TASK STATEMENT:
From the entries that follow, pick out all lines holding "scene".

== THE RECORDS

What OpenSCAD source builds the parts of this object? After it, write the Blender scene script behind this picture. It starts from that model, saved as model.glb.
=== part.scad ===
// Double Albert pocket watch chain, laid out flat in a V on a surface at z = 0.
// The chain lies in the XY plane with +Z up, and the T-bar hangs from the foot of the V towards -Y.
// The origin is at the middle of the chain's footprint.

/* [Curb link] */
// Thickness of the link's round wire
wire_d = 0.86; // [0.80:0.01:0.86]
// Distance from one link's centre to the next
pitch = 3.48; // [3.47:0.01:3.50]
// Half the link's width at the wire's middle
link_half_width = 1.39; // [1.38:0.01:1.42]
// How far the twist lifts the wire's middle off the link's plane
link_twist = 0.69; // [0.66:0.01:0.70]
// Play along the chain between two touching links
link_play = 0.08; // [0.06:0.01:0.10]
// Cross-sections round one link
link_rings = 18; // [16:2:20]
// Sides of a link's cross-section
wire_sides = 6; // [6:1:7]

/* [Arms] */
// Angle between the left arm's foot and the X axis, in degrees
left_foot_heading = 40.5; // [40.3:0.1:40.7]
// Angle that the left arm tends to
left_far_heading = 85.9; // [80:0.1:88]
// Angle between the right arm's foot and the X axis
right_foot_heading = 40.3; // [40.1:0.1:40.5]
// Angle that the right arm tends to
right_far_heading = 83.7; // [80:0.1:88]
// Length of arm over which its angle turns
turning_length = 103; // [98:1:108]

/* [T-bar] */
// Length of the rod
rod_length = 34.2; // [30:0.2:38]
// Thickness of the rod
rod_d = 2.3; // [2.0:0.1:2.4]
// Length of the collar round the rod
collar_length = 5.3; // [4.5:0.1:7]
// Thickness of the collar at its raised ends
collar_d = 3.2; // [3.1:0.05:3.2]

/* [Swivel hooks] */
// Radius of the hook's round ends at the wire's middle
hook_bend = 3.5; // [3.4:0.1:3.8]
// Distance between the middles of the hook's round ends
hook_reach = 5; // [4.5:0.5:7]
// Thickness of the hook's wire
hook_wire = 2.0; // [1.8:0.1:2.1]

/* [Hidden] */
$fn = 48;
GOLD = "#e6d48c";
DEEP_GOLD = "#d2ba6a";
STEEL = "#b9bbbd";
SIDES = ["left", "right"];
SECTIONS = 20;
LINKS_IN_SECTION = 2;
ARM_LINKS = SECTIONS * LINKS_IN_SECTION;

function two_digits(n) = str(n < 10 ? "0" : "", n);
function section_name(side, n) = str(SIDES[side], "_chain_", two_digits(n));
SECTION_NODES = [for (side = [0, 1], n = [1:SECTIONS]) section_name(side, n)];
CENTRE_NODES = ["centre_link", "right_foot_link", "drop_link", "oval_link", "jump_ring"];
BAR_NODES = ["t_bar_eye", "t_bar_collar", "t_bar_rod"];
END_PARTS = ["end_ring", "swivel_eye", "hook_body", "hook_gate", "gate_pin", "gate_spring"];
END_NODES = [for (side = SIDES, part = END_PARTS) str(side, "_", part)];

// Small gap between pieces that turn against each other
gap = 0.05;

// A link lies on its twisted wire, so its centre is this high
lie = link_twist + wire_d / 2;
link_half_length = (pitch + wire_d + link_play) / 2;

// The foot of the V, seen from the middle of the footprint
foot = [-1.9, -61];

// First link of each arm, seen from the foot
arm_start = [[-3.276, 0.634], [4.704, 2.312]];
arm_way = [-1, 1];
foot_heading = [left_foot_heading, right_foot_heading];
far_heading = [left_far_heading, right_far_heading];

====
== THE RECORDS

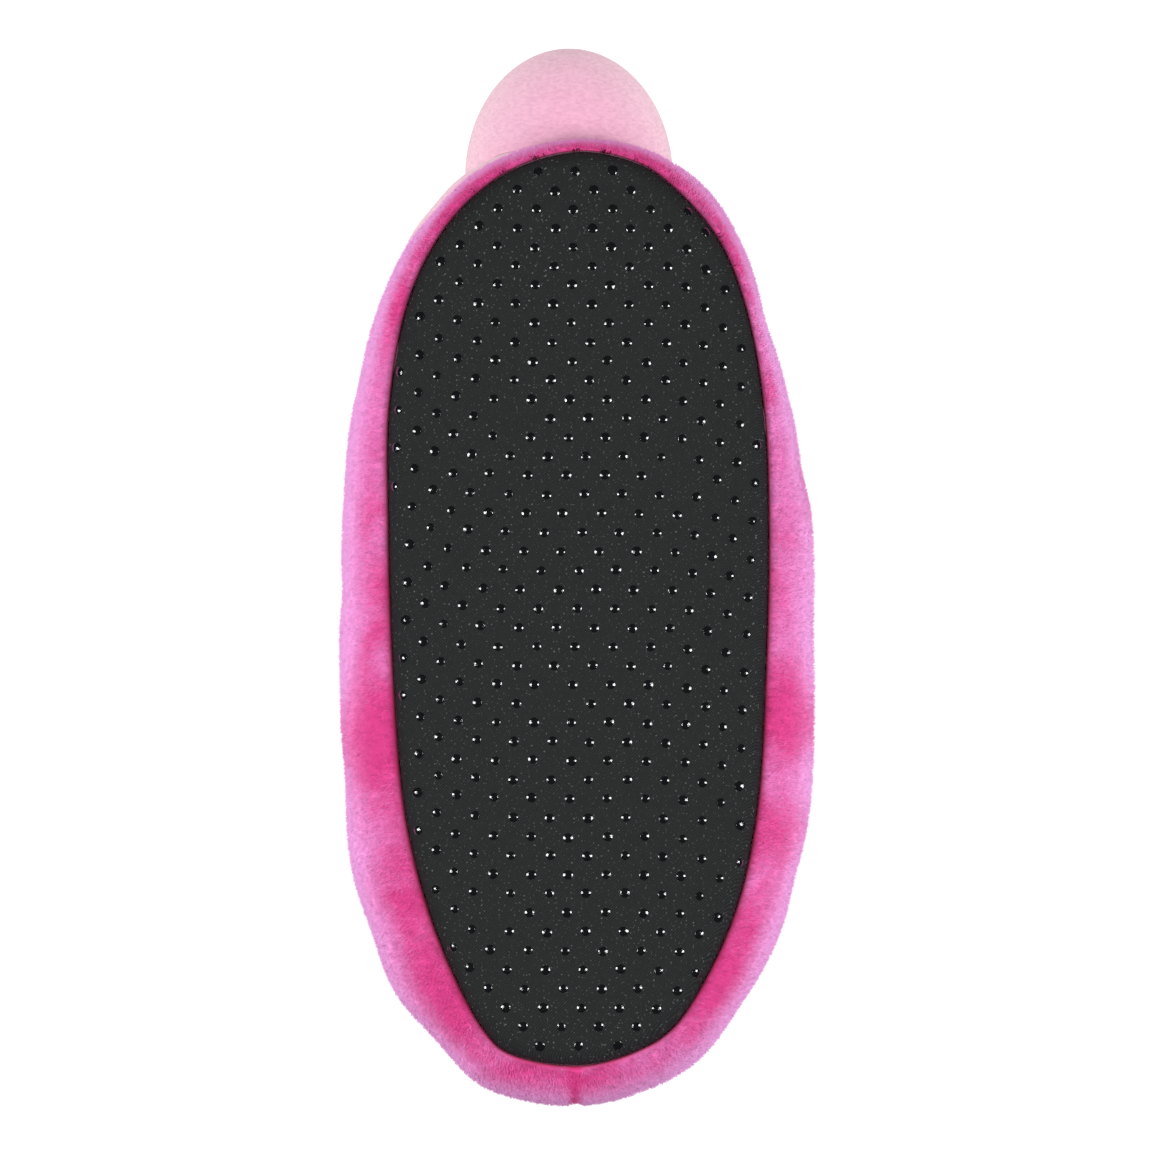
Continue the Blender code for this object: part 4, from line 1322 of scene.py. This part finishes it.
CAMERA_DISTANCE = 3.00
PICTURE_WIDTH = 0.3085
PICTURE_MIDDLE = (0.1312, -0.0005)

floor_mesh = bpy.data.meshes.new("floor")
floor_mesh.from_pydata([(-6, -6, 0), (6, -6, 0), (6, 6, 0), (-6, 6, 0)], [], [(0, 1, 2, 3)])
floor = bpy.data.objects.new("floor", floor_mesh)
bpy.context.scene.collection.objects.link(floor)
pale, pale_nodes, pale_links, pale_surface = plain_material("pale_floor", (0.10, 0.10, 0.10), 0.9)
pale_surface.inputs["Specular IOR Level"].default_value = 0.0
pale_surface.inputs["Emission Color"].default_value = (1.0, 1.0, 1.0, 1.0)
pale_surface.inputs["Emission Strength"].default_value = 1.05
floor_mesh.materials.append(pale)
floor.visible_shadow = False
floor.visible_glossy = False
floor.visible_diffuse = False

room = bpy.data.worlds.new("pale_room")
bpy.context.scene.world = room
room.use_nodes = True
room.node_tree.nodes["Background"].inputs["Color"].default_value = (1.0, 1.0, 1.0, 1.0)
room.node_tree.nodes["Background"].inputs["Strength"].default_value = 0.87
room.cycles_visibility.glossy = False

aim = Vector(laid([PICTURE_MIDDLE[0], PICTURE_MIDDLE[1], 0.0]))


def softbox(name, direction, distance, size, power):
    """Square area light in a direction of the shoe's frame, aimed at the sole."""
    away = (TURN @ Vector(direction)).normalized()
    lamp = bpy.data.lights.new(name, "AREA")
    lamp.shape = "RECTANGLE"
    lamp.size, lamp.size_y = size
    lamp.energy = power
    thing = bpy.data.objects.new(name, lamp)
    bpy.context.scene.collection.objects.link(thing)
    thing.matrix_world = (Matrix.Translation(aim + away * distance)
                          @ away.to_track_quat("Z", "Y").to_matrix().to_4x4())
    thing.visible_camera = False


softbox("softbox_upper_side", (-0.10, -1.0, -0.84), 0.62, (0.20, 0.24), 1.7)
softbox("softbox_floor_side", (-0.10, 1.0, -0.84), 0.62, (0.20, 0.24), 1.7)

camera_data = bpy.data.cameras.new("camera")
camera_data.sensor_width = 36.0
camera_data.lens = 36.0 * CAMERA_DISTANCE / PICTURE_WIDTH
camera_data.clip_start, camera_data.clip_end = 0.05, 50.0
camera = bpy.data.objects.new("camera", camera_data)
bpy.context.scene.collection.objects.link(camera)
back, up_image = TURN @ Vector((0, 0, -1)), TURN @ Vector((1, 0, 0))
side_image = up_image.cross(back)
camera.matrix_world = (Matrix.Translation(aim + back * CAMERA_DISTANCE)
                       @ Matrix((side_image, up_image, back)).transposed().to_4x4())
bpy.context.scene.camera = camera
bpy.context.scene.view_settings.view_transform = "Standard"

====

CORRECT ANSWER:
What OpenSCAD source builds the parts of this object? After it, write the Blender scene script behind this picture. It starts from that model, saved as model.glb.
Continue the Blender code for this object: part 4, from line 1322 of scene.py. This part finishes it.
bpy.context.scene.collection.objects.link(floor)
bpy.context.scene.world = room
    bpy.context.scene.collection.objects.link(thing)
bpy.context.scene.collection.objects.link(camera)
bpy.context.scene.camera = camera
bpy.context.scene.view_settings.view_transform = "Standard"